The Synthehol.ai Synthetic Data Platform addresses these challenges through automated generation configurations, reproducible datasets, and statistical validation reports.
When Manual Test Data Still Makes Sense
Manual test data creation still has a few valid use cases.
It works when very specific edge cases are required, such as testing a precise code path with a single transaction.
It may also be useful when building a completely new product with no historical dataset available.
For extremely small datasets containing only a few records, manual construction can still be faster.
However, for large scale datasets required for SR-11-7 model validation, fraud detection models, and risk scenario testing, manual creation becomes a major bottleneck.

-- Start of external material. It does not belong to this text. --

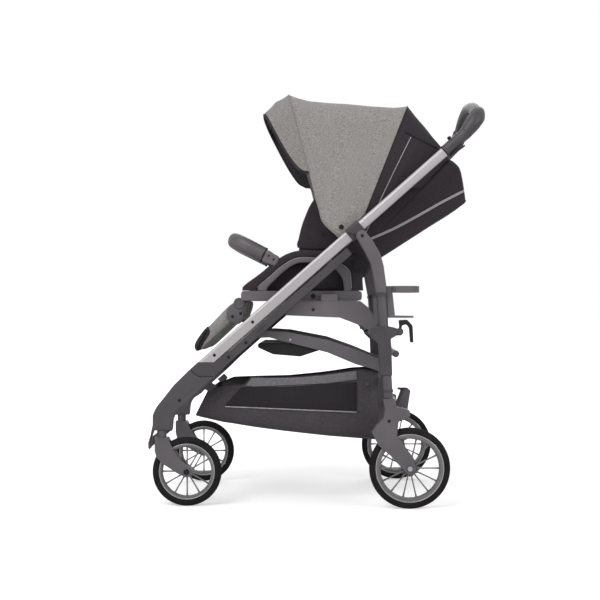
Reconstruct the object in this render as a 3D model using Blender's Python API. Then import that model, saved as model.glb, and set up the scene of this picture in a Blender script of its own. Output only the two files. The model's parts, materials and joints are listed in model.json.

FAQ: Synthehol vs Manual Test Data
Can Synthehol.ai match the domain knowledge of a senior data engineer?
For large scale statistical properties such as distributions, correlations, and conditional dependencies, the Synthehol.ai Synthetic Data Platform matches or exceeds manual approaches. For specific domain edge cases, generation constraints can be configured and supplemented with targeted manual records if necessary.
Is Synthehol.ai faster than manual test data creation?
Yes. Synthehol.ai can generate ten million statistically faithful rows in approximately twelve seconds while also producing validation artifacts. A comparable manually constructed dataset can take days or weeks.
Does Synthehol.ai eliminate the need for data engineers?
No. Data engineers still configure and govern the generation pipeline. Their role shifts from manually building datasets to managing a repeatable automated process.
Bottom Line
Manual test data creation has long been tolerated because it was good enough for earlier validation processes.
In 2026, with stricter SR-11-7 scrutiny, expanding AI model portfolios, and tighter privacy requirements, good enough is no longer sufficient.
The Synthehol.ai Synthetic Data Platform replaces the manual test data bottleneck with an automated synthetic data engine that generates datasets at scale, produces formal validation evidence, and runs inside the bank’s security perimeter.